• [WHAT YOU ARE ASKED TO DO]:
Copy every line of the listing exactly.

■ ■ ■ ■ ■

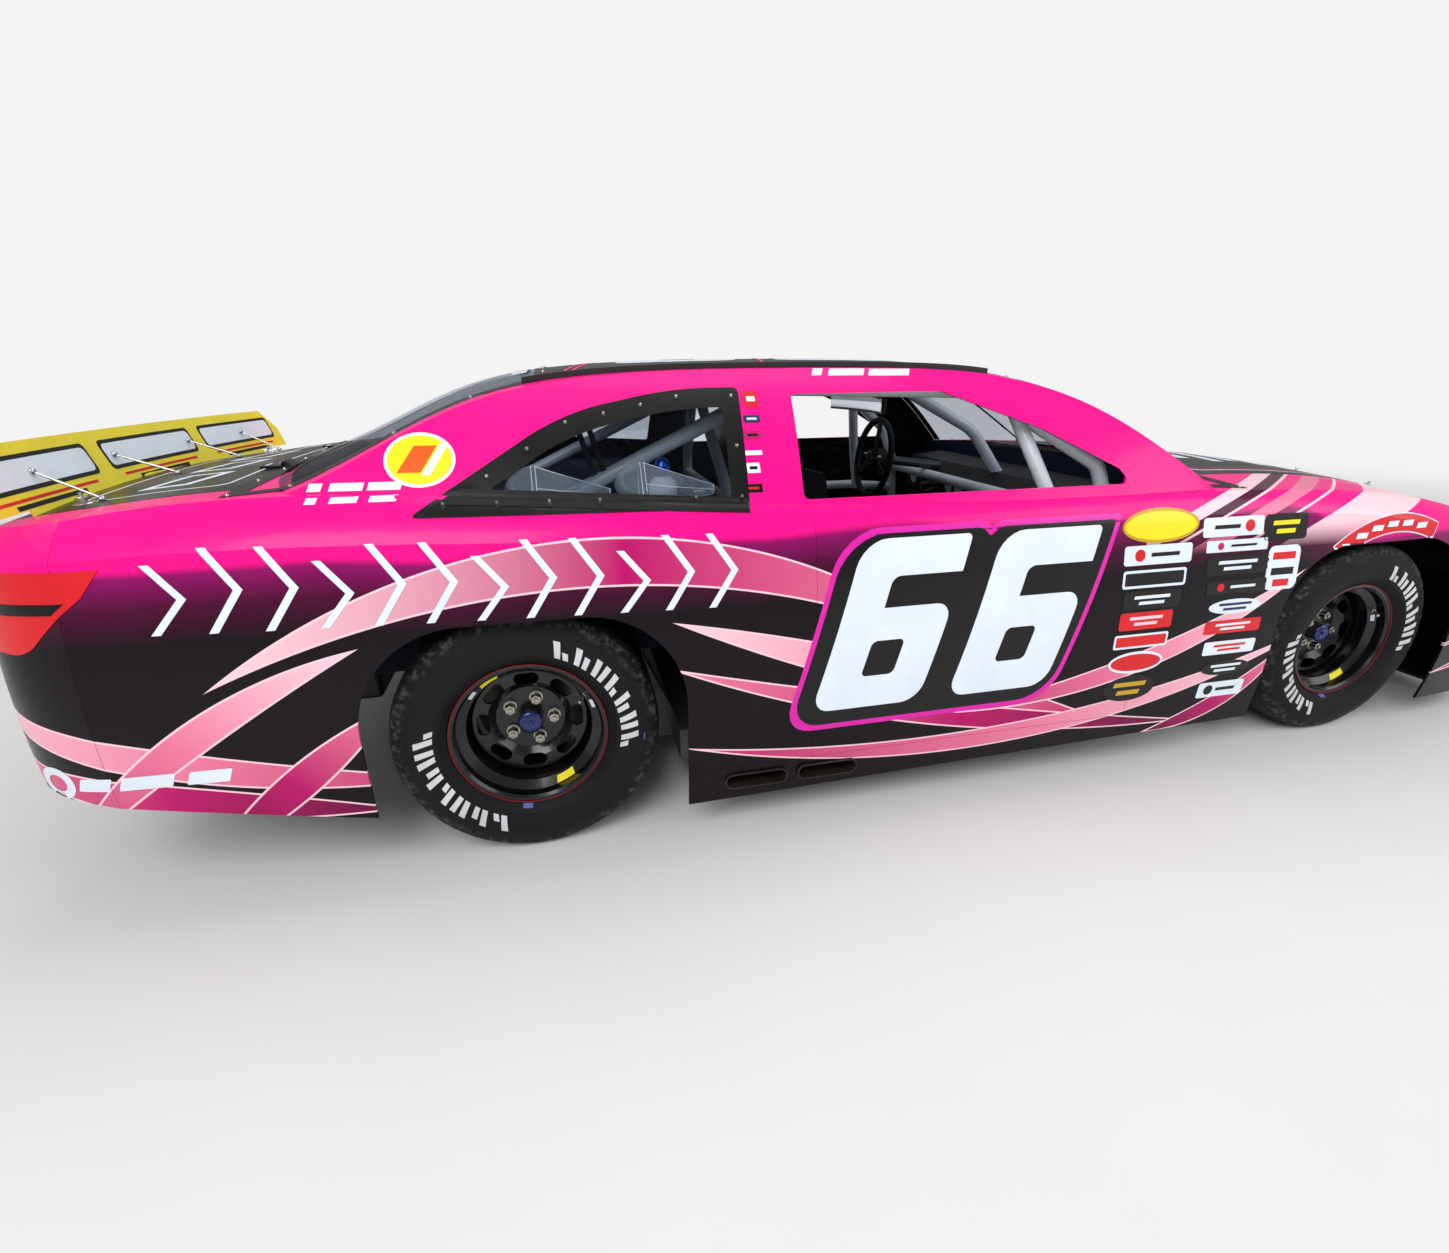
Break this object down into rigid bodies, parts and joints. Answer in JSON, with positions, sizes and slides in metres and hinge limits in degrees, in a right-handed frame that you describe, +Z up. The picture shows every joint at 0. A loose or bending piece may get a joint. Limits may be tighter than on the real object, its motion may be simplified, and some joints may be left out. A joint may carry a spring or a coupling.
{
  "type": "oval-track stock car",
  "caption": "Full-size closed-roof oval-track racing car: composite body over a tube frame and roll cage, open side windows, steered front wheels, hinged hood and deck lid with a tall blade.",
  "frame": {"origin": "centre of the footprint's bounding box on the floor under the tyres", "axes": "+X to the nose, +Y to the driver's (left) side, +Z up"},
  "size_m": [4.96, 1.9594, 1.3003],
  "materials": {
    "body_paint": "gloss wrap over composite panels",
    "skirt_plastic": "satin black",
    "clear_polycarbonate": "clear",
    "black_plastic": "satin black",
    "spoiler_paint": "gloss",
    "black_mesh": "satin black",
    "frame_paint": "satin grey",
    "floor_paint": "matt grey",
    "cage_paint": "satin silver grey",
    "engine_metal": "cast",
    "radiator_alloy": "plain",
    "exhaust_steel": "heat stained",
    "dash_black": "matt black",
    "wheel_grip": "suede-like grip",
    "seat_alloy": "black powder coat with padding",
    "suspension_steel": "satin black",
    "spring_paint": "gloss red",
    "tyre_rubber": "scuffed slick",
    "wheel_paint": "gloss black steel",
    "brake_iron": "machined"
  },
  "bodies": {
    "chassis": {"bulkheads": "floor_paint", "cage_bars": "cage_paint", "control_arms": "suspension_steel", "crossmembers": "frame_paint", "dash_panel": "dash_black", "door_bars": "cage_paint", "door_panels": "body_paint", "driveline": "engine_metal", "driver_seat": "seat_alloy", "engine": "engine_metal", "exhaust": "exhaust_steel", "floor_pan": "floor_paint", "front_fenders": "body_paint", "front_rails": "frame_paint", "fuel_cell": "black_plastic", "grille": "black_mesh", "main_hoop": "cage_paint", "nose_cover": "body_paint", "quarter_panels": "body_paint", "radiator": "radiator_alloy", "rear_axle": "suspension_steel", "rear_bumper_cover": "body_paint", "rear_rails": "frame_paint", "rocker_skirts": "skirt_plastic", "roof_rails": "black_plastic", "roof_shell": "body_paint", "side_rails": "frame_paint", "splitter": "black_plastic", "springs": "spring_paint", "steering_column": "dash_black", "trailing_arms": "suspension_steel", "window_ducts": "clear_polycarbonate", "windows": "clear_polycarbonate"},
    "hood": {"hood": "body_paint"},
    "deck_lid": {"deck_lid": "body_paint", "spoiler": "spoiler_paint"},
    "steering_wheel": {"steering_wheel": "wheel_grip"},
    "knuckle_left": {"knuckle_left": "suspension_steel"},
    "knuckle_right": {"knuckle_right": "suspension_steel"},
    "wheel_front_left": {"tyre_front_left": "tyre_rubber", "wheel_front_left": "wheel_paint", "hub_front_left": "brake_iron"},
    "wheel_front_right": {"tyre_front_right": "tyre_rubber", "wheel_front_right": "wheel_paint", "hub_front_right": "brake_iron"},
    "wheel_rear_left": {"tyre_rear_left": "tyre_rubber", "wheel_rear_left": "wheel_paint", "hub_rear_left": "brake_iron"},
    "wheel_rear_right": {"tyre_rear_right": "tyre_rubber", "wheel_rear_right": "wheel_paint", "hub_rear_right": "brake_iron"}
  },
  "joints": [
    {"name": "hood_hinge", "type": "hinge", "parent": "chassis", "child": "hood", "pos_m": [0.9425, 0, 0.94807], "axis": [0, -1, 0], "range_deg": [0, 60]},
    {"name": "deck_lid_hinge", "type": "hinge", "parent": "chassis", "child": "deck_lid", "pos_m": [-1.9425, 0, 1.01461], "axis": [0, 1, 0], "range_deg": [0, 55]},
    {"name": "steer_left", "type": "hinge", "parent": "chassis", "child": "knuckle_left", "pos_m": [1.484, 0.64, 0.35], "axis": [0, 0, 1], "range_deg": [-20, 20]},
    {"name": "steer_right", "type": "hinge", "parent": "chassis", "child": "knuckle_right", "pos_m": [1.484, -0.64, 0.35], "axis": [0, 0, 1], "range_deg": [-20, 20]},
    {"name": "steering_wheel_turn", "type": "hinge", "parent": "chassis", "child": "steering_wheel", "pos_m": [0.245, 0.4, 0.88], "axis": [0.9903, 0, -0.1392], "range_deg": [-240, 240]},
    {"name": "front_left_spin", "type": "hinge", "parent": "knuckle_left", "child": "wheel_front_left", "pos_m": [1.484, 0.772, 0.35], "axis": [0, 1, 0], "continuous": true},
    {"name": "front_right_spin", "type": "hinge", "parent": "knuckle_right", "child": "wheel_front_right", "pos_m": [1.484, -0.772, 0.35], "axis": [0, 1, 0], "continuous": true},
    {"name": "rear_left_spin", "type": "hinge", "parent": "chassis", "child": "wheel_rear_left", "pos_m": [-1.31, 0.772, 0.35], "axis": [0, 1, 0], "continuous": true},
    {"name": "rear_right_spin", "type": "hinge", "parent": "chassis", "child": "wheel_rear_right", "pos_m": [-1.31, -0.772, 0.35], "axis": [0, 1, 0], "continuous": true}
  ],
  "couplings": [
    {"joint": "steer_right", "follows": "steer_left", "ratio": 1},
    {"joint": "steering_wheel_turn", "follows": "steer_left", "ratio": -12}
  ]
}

■ ■ ■ ■ ■

• [ANSWER BELOW]:
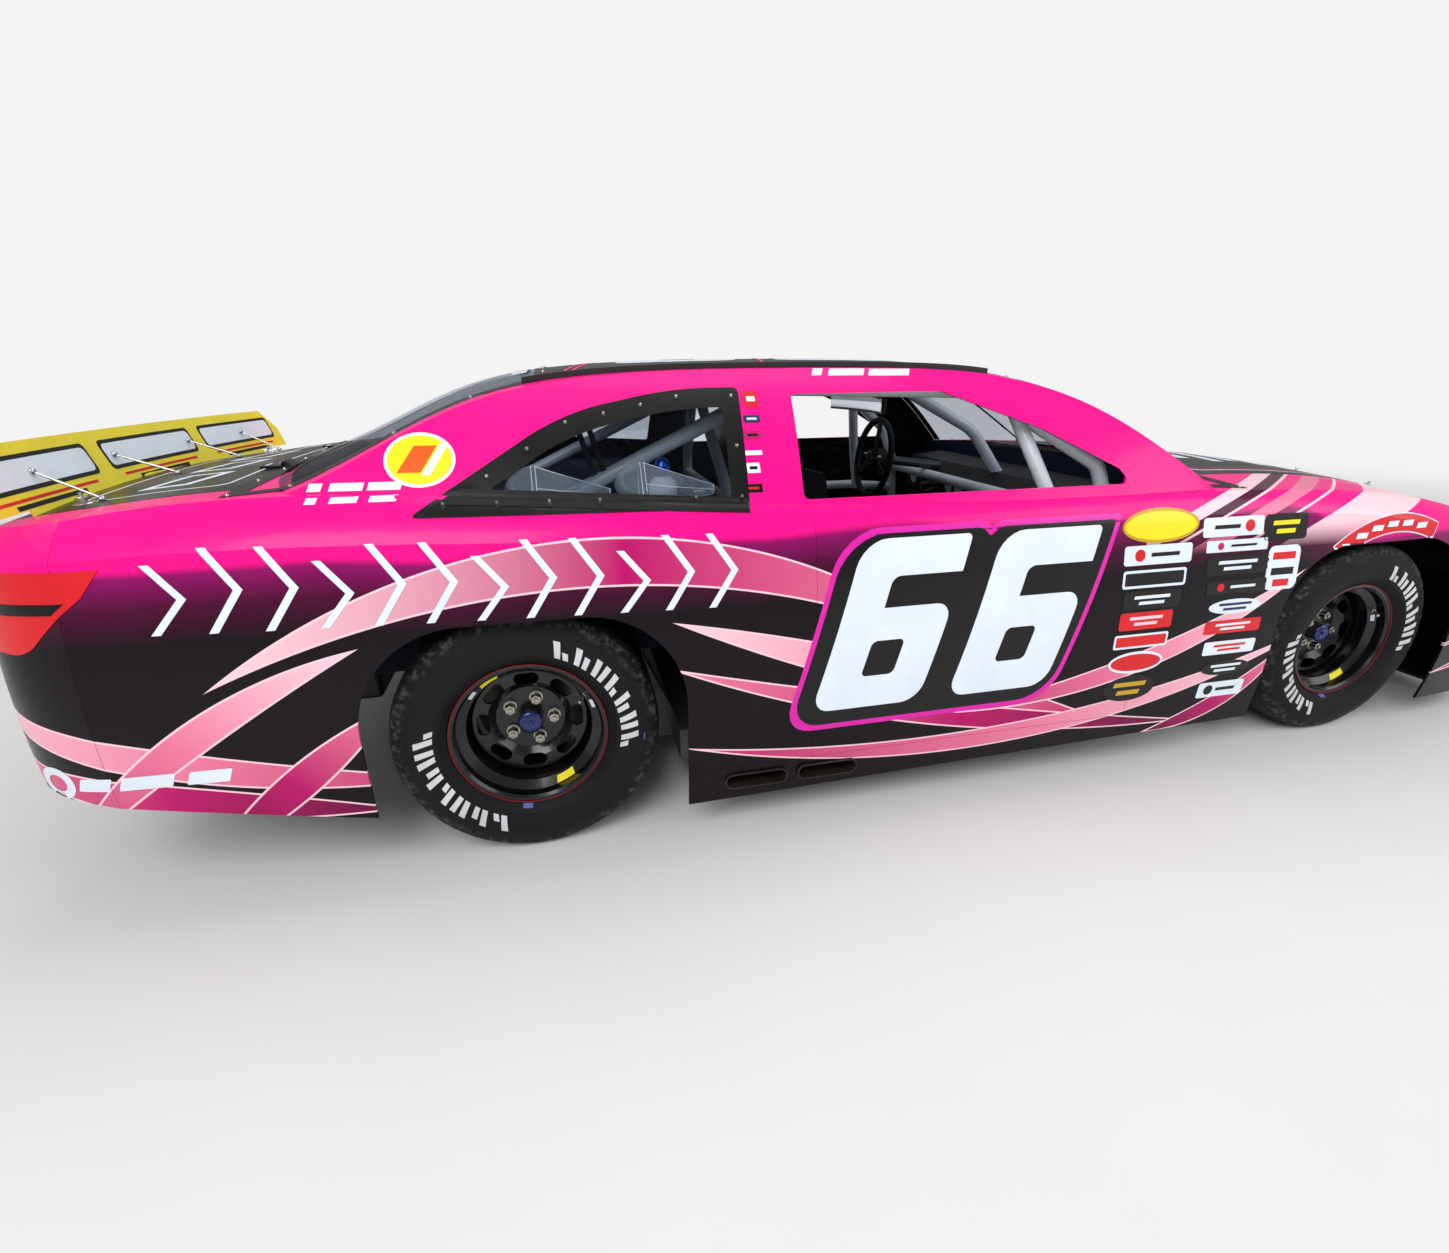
Break this object down into rigid bodies, parts and joints. Answer in JSON, with positions, sizes and slides in metres and hinge limits in degrees, in a right-handed frame that you describe, +Z up. The picture shows every joint at 0. A loose or bending piece may get a joint. Limits may be tighter than on the real object, its motion may be simplified, and some joints may be left out. A joint may carry a spring or a coupling.
{
  "type": "oval-track stock car",
  "caption": "Full-size closed-roof oval-track racing car: composite body over a tube frame and roll cage, open side windows, steered front wheels, hinged hood and deck lid with a tall blade.",
  "frame": {"origin": "centre of the footprint's bounding box on the floor under the tyres", "axes": "+X to the nose, +Y to the driver's (left) side, +Z up"},
  "size_m": [4.96, 1.9594, 1.3003],
  "materials": {
    "body_paint": "gloss wrap over composite panels",
    "skirt_plastic": "satin black",
    "clear_polycarbonate": "clear",
    "black_plastic": "satin black",
    "spoiler_paint": "gloss",
    "black_mesh": "satin black",
    "frame_paint": "satin grey",
    "floor_paint": "matt grey",
    "cage_paint": "satin silver grey",
    "engine_metal": "cast",
    "radiator_alloy": "plain",
    "exhaust_steel": "heat stained",
    "dash_black": "matt black",
    "wheel_grip": "suede-like grip",
    "seat_alloy": "black powder coat with padding",
    "suspension_steel": "satin black",
    "spring_paint": "gloss red",
    "tyre_rubber": "scuffed slick",
    "wheel_paint": "gloss black steel",
    "brake_iron": "machined"
  },
  "bodies": {
    "chassis": {"bulkheads": "floor_paint", "cage_bars": "cage_paint", "control_arms": "suspension_steel", "crossmembers": "frame_paint", "dash_panel": "dash_black", "door_bars": "cage_paint", "door_panels": "body_paint", "driveline": "engine_metal", "driver_seat": "seat_alloy", "engine": "engine_metal", "exhaust": "exhaust_steel", "floor_pan": "floor_paint", "front_fenders": "body_paint", "front_rails": "frame_paint", "fuel_cell": "black_plastic", "grille": "black_mesh", "main_hoop": "cage_paint", "nose_cover": "body_paint", "quarter_panels": "body_paint", "radiator": "radiator_alloy", "rear_axle": "suspension_steel", "rear_bumper_cover": "body_paint", "rear_rails": "frame_paint", "rocker_skirts": "skirt_plastic", "roof_rails": "black_plastic", "roof_shell": "body_paint", "side_rails": "frame_paint", "splitter": "black_plastic", "springs": "spring_paint", "steering_column": "dash_black", "trailing_arms": "suspension_steel", "window_ducts": "clear_polycarbonate", "windows": "clear_polycarbonate"},
    "hood": {"hood": "body_paint"},
    "deck_lid": {"deck_lid": "body_paint", "spoiler": "spoiler_paint"},
    "steering_wheel": {"steering_wheel": "wheel_grip"},
    "knuckle_left": {"knuckle_left": "suspension_steel"},
    "knuckle_right": {"knuckle_right": "suspension_steel"},
    "wheel_front_left": {"tyre_front_left": "tyre_rubber", "wheel_front_left": "wheel_paint", "hub_front_left": "brake_iron"},
    "wheel_front_right": {"tyre_front_right": "tyre_rubber", "wheel_front_right": "wheel_paint", "hub_front_right": "brake_iron"},
    "wheel_rear_left": {"tyre_rear_left": "tyre_rubber", "wheel_rear_left": "wheel_paint", "hub_rear_left": "brake_iron"},
    "wheel_rear_right": {"tyre_rear_right": "tyre_rubber", "wheel_rear_right": "wheel_paint", "hub_rear_right": "brake_iron"}
  },
  "joints": [
    {"name": "hood_hinge", "type": "hinge", "parent": "chassis", "child": "hood", "pos_m": [0.9425, 0, 0.94807], "axis": [0, -1, 0], "range_deg": [0, 60]},
    {"name": "deck_lid_hinge", "type": "hinge", "parent": "chassis", "child": "deck_lid", "pos_m": [-1.9425, 0, 1.01461], "axis": [0, 1, 0], "range_deg": [0, 55]},
    {"name": "steer_left", "type": "hinge", "parent": "chassis", "child": "knuckle_left", "pos_m": [1.484, 0.64, 0.35], "axis": [0, 0, 1], "range_deg": [-20, 20]},
    {"name": "steer_right", "type": "hinge", "parent": "chassis", "child": "knuckle_right", "pos_m": [1.484, -0.64, 0.35], "axis": [0, 0, 1], "range_deg": [-20, 20]},
    {"name": "steering_wheel_turn", "type": "hinge", "parent": "chassis", "child": "steering_wheel", "pos_m": [0.245, 0.4, 0.88], "axis": [0.9903, 0, -0.1392], "range_deg": [-240, 240]},
    {"name": "front_left_spin", "type": "hinge", "parent": "knuckle_left", "child": "wheel_front_left", "pos_m": [1.484, 0.772, 0.35], "axis": [0, 1, 0], "continuous": true},
    {"name": "front_right_spin", "type": "hinge", "parent": "knuckle_right", "child": "wheel_front_right", "pos_m": [1.484, -0.772, 0.35], "axis": [0, 1, 0], "continuous": true},
    {"name": "rear_left_spin", "type": "hinge", "parent": "chassis", "child": "wheel_rear_left", "pos_m": [-1.31, 0.772, 0.35], "axis": [0, 1, 0], "continuous": true},
    {"name": "rear_right_spin", "type": "hinge", "parent": "chassis", "child": "wheel_rear_right", "pos_m": [-1.31, -0.772, 0.35], "axis": [0, 1, 0], "continuous": true}
  ],
  "couplings": [
    {"joint": "steer_right", "follows": "steer_left", "ratio": 1},
    {"joint": "steering_wheel_turn", "follows": "steer_left", "ratio": -12}
  ]
}